As security for the Registrant’s obligations under the notes issued to China Gold under the Purchase Agreement, including Note 3, the Registrant has entered into a Security Agreement dated June 19, 2007 (the “Security Interest”) with China Gold whereby the Registrant has granted China Gold a security interest in its receivables under the $5,000,000 and $2,000,000 promissory notes of China Global and the Registrant’s security rights received from China Global as identified above. The obligations to China Gold are further secured by a Pledge Agreement dated April 10, 2007 with China Gold (the “Pledge Agreement”), whereby the Registrant pledged to China Gold its shares in Wits-China Acquisition Corp., a wholly owned subsidiary of the Registrant (“Wits-China”), and delivered to China Gold a guaranty of Wits-China (the “Guaranty”).
 
 
 

 
The Registrant has previously disclosed its entry in the original Purchase Agreement, the Initial Note, the Pledge Agreement and Guaranty in a Current Report on Form 8-K filed with the Securities and Exchange Commission on April 16, 2007, which is incorporated herein by reference. Copies of the Amendment to the Convertible Notes Purchase Agreement, Note 3 and the Security Agreement are filed herewith as Exhibits 10.1, 10.2 and 10.3, and are incorporated herein by reference.

Item 3.02  Unregistered Sales of Equity Securities.

As indicated under Item 1.01 above, on June 19, 2007, the Registrant offered and sold to China Gold, Note 3, in the principal amount of $4,000,000. Note 3 bears interest at a rate of 8.25% per annum, and is convertible at the option of China Gold into shares of the Registrant’s common stock at a conversion price of $1.00 per share, subject to anti-dilutive adjustments. Additionally, the outstanding balance on the Note is subject to automatic conversion in the event the Registrant completes its proposed merger transaction with Easyknit. The Registrant has also provided China Gold demand and piggyback registration rights relating to the resale of the shares of common stock issuable upon conversion of Note 3. Note 3 is payable in full at the earlier of maturity or at such time the Registrant and its subsidiaries receive financing in the aggregate of amount of at least $50,000,000 from a third party. The maturity date of Note 3 is September 17, 2007, but may be extended upon the Registrant’s request for additional periods of thirty (30) days, but in no event later than December 31, 2007, provided that at the time of each such extension the Registrant and Easyknit have not terminated their proposed merger. In the event the merger is terminated after September 17, 2007, the Registrant’s obligations under Note 3 shall become due and payable upon the expiration of fifteen (15) days following demand of China Gold. In the transaction, the Registrant received gross proceeds aggregating approximately $3,920,000, and paid a loan fee of $80,000 to an affiliate of China Gold.

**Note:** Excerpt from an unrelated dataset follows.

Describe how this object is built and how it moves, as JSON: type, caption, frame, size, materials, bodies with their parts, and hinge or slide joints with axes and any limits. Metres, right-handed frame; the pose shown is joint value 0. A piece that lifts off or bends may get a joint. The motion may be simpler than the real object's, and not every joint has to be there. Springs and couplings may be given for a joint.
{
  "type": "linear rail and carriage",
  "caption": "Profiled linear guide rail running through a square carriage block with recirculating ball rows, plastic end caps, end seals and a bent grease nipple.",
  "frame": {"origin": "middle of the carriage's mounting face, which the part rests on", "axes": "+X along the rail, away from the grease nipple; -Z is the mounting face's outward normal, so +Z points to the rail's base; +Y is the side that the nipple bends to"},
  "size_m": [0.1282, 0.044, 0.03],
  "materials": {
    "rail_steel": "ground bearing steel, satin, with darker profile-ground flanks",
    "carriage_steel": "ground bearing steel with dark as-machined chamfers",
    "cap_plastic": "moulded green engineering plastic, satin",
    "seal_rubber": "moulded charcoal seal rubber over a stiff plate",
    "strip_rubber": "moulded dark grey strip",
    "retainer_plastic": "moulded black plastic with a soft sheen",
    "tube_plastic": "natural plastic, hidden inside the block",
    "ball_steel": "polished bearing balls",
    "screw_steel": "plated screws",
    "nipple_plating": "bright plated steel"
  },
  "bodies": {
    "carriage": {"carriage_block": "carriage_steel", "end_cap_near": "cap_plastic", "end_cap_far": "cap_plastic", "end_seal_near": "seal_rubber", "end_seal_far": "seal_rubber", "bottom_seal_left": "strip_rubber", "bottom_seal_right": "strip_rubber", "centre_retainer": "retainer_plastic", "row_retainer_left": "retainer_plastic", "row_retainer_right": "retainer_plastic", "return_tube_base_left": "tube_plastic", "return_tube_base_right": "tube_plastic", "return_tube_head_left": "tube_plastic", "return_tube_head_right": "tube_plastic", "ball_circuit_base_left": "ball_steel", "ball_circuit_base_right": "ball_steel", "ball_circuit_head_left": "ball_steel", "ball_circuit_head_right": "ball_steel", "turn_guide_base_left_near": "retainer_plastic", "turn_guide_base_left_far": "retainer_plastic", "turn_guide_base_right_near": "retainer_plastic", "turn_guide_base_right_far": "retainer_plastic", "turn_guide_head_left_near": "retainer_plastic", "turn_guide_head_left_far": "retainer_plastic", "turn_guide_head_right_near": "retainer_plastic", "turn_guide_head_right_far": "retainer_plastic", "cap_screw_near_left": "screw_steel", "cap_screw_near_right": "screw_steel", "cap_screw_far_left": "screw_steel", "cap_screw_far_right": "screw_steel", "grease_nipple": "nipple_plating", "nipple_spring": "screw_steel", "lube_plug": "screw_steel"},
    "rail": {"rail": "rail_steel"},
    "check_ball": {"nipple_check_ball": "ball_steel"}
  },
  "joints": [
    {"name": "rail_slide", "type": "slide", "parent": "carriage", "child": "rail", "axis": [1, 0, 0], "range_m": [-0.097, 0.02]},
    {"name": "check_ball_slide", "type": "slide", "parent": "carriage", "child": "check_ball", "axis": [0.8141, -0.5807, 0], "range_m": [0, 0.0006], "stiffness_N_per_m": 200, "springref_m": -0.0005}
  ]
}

Neither the securities offered and sold in the private placement nor the shares of common stock underlying such securities were registered under the Securities Act, and therefore may not be offered or sold in the United States absent registration or an applicable exemption from registration requirements. The Registrant offered and sold the above-referenced securities in reliance on the statutory exemption from registration in Section 4(2) of the Securities Act, and on Rule 506 promulgated thereunder. The Registrant relied on this exemption and/or the safe harbor rule thereunder based on the fact that (i) the purchaser had knowledge and experience in financial and business matters such that it was capable of evaluating the risks of the investment, and (ii) the Registrant has obtained representations from the purchaser indicating that it was an accredited investor and purchasing for investment only.

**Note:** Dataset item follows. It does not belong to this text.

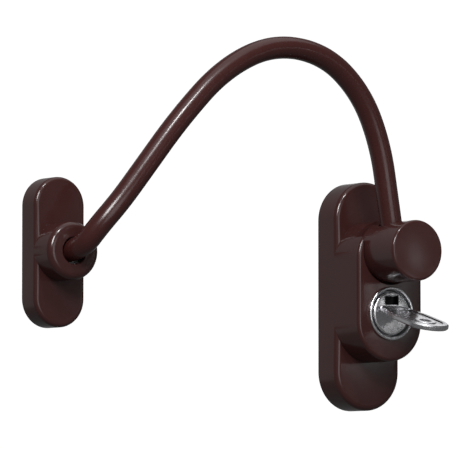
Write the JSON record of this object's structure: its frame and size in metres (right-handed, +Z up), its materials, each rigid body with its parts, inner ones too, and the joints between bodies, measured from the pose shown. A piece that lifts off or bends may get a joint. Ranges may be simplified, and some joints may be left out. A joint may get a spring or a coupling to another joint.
{
  "type": "window restrictor cable",
  "caption": "Key-locking window restrictor: two oval frame plates joined by a sleeved steel cable that swivels at a small anchor boss and at a push-in knob above the lock cylinder.",
  "frame": {"origin": "centre of the lock plate's back face, where it sits on the window frame", "axes": "+Z up along the lock plate, +Y out of the back of both plates into the frame, -Y out of their fronts, +X away from the anchor plate"},
  "size_m": [0.1312, 0.0474, 0.1128],
  "materials": {
    "housing_paint": "gloss dark brown paint on zinc casting",
    "knob_paint": "gloss dark brown paint on zinc casting",
    "cable_jacket": "smooth red-brown PVC sleeve over steel rope",
    "plated_steel": "bright zinc plated pressed steel",
    "die_cast_zinc": "bare as-cast zinc",
    "lock_chrome": "polished chrome plate",
    "key_steel": "nickel plated, stamped",
    "wafer_brass": "stamped brass",
    "spring_steel": "drawn spring wire",
    "stainless": "turned stainless steel",
    "rope_steel": "galvanised stranded rope",
    "crimp_metal": "turned and crimped sleeve"
  },
  "bodies": {
    "lock": {"lock_cover": "housing_paint", "lock_base_plate": "plated_steel", "lock_core": "die_cast_zinc", "core_screws": "plated_steel", "lock_bezel": "lock_chrome", "lock_barrel": "die_cast_zinc"},
    "plug": {"lock_plug": "lock_chrome", "lock_cam": "stainless"},
    "wafers": {"lock_wafers": "wafer_brass"},
    "key": {"key": "key_steel"},
    "latch": {"lock_latch": "stainless", "latch_spring": "spring_steel"},
    "connector": {"connector_pin": "stainless"},
    "cable_run": {"swivel_knob": "knob_paint", "knob_cap": "knob_paint", "clamp_screw": "stainless", "knob_ferrule": "crimp_metal", "cable": "cable_jacket", "rope_end_knob": "rope_steel", "rope_end_anchor": "rope_steel", "anchor_ferrule": "crimp_metal", "anchor_washer": "stainless"},
    "anchor": {"anchor_cover": "housing_paint", "anchor_base_plate": "plated_steel", "anchor_screws": "plated_steel"}
  },
  "joints": [
    {"name": "key_turn", "type": "hinge", "parent": "lock", "child": "plug", "pos_m": [0, -0.015, -0.0058], "axis": [0, 1, 0], "range_deg": [-90, 0]},
    {"name": "key_pull", "type": "slide", "parent": "plug", "child": "key", "axis": [0, -1, 0], "range_m": [0, 0.016]},
    {"name": "wafer_shift", "type": "slide", "parent": "plug", "child": "wafers", "axis": [1, 0, 0], "range_m": [0, 0.0005]},
    {"name": "latch_slide", "type": "slide", "parent": "lock", "child": "latch", "axis": [0, 0, 1], "range_m": [0, 0.0036], "deforming": ["latch_spring"]},
    {"name": "connector_release", "type": "slide", "parent": "lock", "child": "connector", "axis": [0, -1, 0], "range_m": [0, 0.018]},
    {"name": "knob_swivel", "type": "hinge", "parent": "connector", "child": "cable_run", "pos_m": [0, -0.02, 0.013], "axis": [0, 1, 0], "range_deg": [-35, 50]},
    {"name": "anchor_swivel", "type": "hinge", "parent": "cable_run", "child": "anchor", "pos_m": [-0.1105, -0.006, 0.0103], "axis": [0, 1, 0], "continuous": true}
  ],
  "couplings": [
    {"joint": "latch_slide", "follows": "key_turn", "m_per_rad": -0.0022508},
    {"joint": "wafer_shift", "follows": "key_pull", "ratio": 0.03125}
  ]
}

Item 9.01.   Financial Statements and Exhibits.

(d) Exhibits

Exhibit
 
Description of Document
10.1
 
Form of Convertible Notes Purchase Agreement, as amended June 19, 2007, by and between Wits Basin Precious Minerals Inc. and China Gold, LLC.
10.2
 
Form of Secured Convertible Note 3 of Wits Basin Precious Minerals Inc. to be issued pursuant to Convertible Notes Purchase Agreement, as amended June 19, 2007.
10.3
 
Form of Security Agreement dated June 19, 2007 by and between Wits Basin Precious Minerals Inc. and China Gold, LLC.



 
 

 

SIGNATURES

Pursuant to the requirements of the Securities and Exchange Act of 1934, the Registrant has duly caused this report to be signed on its behalf by the undersigned hereunto duly authorized.
 
     
  Wits Basin Precious Minerals Inc.
 
 
 
 
 
 
Date: June 25, 2007 By:   /s/ Mark D. Dacko
 
Mark D. Dacko
  Chief Financial Officer

 
 

 
EXHIBIT INDEX

Exhibit
 
Description of Document
10.1
 
Form of Convertible Notes Purchase Agreement, as amended June 19, 2007, by and between Wits Basin Precious Minerals Inc. and China Gold, LLC.
10.2
 
Form of Secured Convertible Note 3 of Wits Basin Precious Minerals Inc. to be issued pursuant to Convertible Notes Purchase Agreement, as amended June 19, 2007.
10.3
 
Form of Security Agreement dated June 19, 2007 by and between Wits Basin Precious Minerals Inc. and China Gold, LLC.